NASA's Aqua satellite passed over Hurricane Olivia and found bands of thunderstorms wrapping around its eye and improved thunderstorm development over the southern quadrant of the storm. The eastern quadrant also showed strong storms.
Infrared satellite data at 5:45 a.m. EDT (0945UTC) on Sept. 4, from the Moderate Resolution Imaging Spectroradiometer or MODIS instrument aboard NASA's Aqua satellite showed coldest cloud top temperatures in Olivia in the eastern and southern quadrants. In those areas, cloud tops had temperatures near minus 70 degrees Fahrenheit (minus 56.6 degrees Celsius). NASA research has found that cloud top temperatures that cold have the capability to generate heavy rainfall.
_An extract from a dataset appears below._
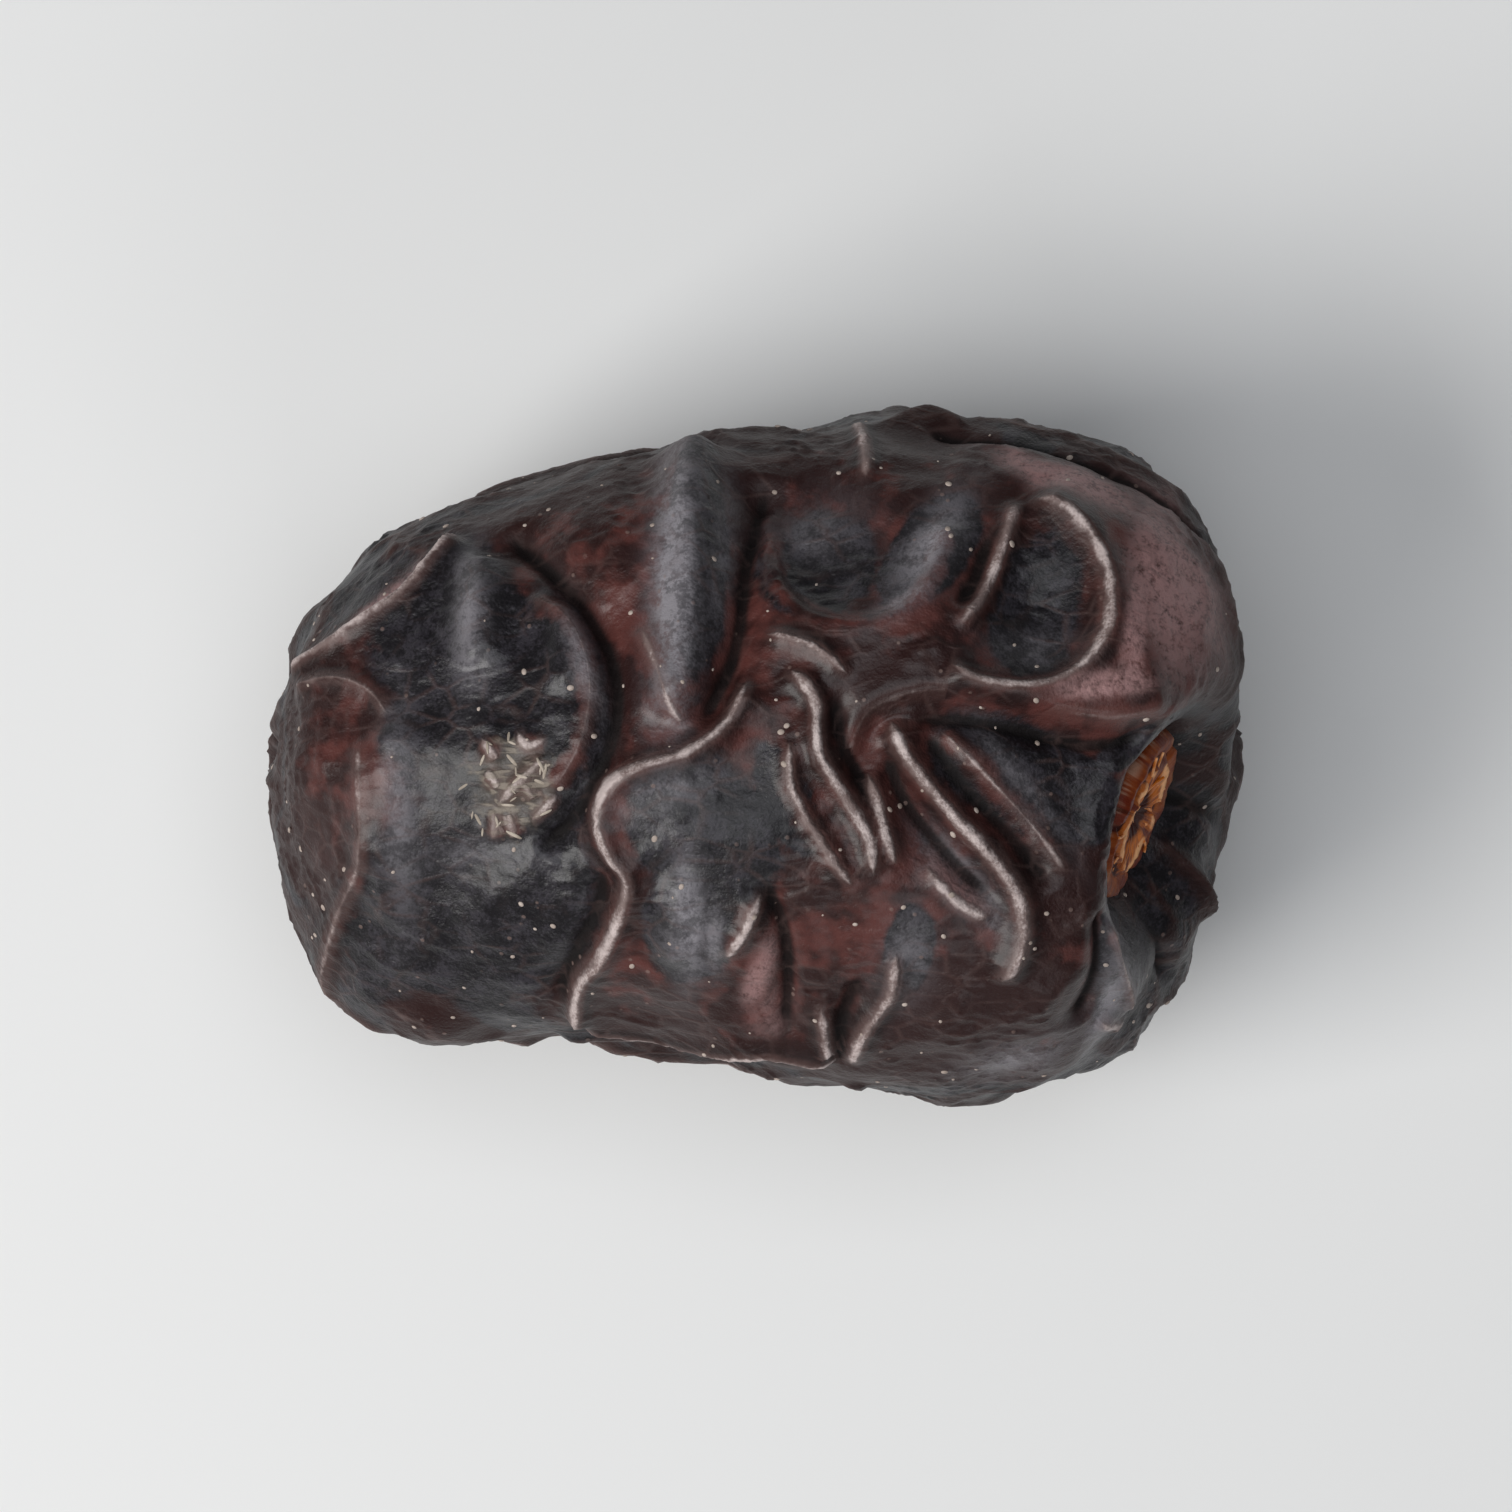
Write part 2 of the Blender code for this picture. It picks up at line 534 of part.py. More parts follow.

Infrared data also provided forecasters with a look at surrounding sea surface temperatures (SSTs). Tropical cyclones require SSTs at least near 80 degrees Fahrenheit (26.6 degrees Celsius) to maintain strength. NHC forecasters noted at 5 a.m. EDT (0900 UTC) on Sept. 4 that "Olivia has about 24-36 hours or so remaining over warm SSTs with marginally favorable upper wind conditions."
At 5 a.m. EDT (0900 UTC), the National Hurricane Center or NHC noted the center of Hurricane Olivia was located near latitude 16.9 degrees north and longitude 117.2 degrees west. That's about 630 miles (1,015 km) southwest of the southern tip of Baja California, Mexico.
Olivia is moving toward the west near 12 mph (19 kph), and the hurricane is forecast to turn west-northwestward Wednesday with an increase in forward speed.
Maximum sustained winds are near 80 mph (130 kph) with higher gusts. Some strengthening is forecast, and Olivia could become a category 2 hurricane tonight, with gradual weakening commencing early Thursday, Sept. 6.